Samenvatting
- Infectie met hoogrisicotypen humaan papillomavirus (hrHPV) speelt een centrale etiologische rol bij baarmoederhalskanker. Desalniettemin is carcinogenese van het baarmoederhalsepitheel een multistapsproces waarbij naast hrHPV-infectie overige factoren essentieel zijn.
- Recente gegevens hebben geleid tot het volgende concept van carcinogenese: hrHPV infecteert normaal plaveiselepitheel, waarbij in de meeste gevallen ofwel geen afwijking ontstaat, ofwel een laaggradige cervicale intra-epitheliale neoplasie (CIN) die spontane regressie vertoont. Beide fenomenen gaan gepaard met de verdwijning van het virus.

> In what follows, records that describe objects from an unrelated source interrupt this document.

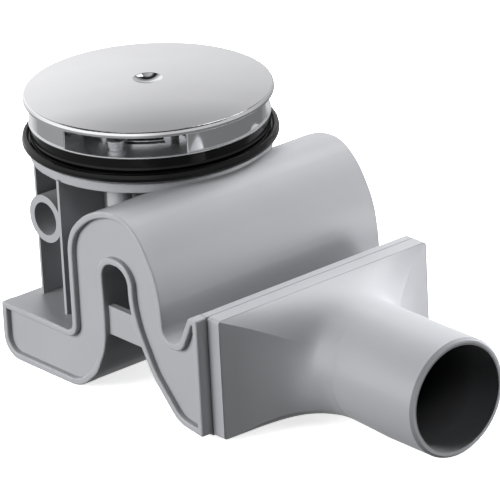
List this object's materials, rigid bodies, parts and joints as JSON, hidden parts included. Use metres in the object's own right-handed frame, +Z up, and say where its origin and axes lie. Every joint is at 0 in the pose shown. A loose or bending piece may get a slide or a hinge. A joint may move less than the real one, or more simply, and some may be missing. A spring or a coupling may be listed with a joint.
{
  "type": "shower trap",
  "caption": "Low shower trap: round drain head with a domed cover over an S-shaped moulded water way with a side lid, and a horizontal round outlet spigot.",
  "frame": {"origin": "on the drain axis, in the plane that the trap stands on", "axes": "+Z up along the drain axis, +X from the drain towards the outlet along the outlet axis, +Y to the closed long side of the body (the side lid is on -Y)"},
  "size_m": [0.2387, 0.1179, 0.1139],
  "materials": {
    "grey_plastic": "satin moulded, light grey",
    "lid_plastic": "satin moulded, light grey",
    "inner_plastic": "satin moulded, off-white",
    "chrome": "polished plated",
    "black_rubber": "glossy moulded elastomer",
    "brass": "turned",
    "steel": "bright stainless"
  },
  "bodies": {
    "root": {"trap_body": "grey_plastic", "side_lid": "lid_plastic", "outlet_adapter": "grey_plastic", "lower_gasket": "black_rubber", "upper_gasket": "black_rubber", "clamp_ring": "chrome", "clamp_screws": "steel", "threaded_inserts": "brass", "dip_tube": "inner_plastic", "dip_tube_seal": "black_rubber", "hair_strainer": "inner_plastic", "cover_disc": "chrome", "cover_carrier": "inner_plastic"}
  },
  "joints": []
}
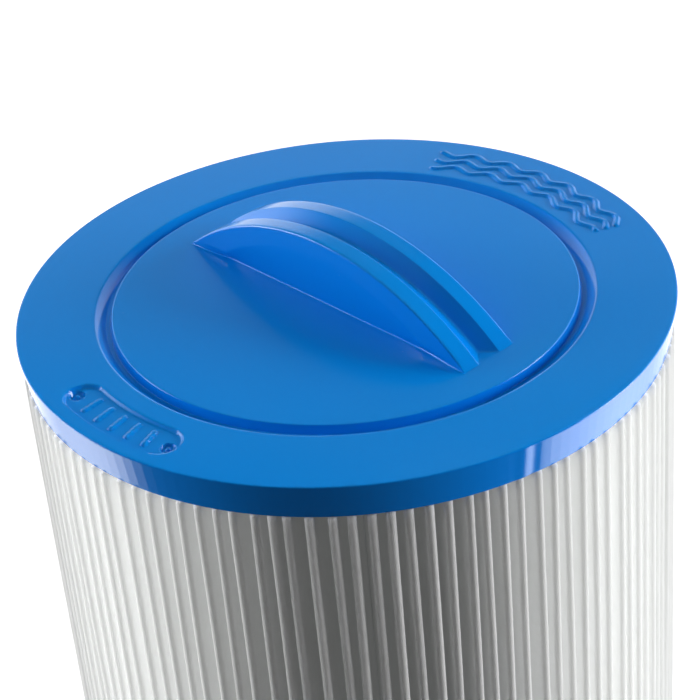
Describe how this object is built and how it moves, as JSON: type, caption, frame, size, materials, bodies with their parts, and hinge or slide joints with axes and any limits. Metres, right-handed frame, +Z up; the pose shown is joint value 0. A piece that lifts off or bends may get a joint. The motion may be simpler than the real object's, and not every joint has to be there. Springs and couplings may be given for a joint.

- Alleen persisterende hrHPV-infecties kunnen leiden tot een hooggradige CIN-afwijking. Slechts een gedeelte van deze afwijkingen ontaardt in een maligniteit.
- Bij de overgang van CIN 2 naar CIN 3 treedt een gedereguleerde expressie op van de hrHPV-oncogenen E6 en E7, die resulteert in genetische instabiliteit.
- Vervolgens treedt activering van het telomeerverlengende enzym telomerase op, waardoor cellen een oneindige celdelingscapaciteit krijgen.
- Uiteindelijk vinden opeenvolgende allelverliezen plaats op verschillende chromosomale locaties die, wanneer ze gevolgd worden door klonale uitgroei, kunnen resulteren in een invasief carcinoom.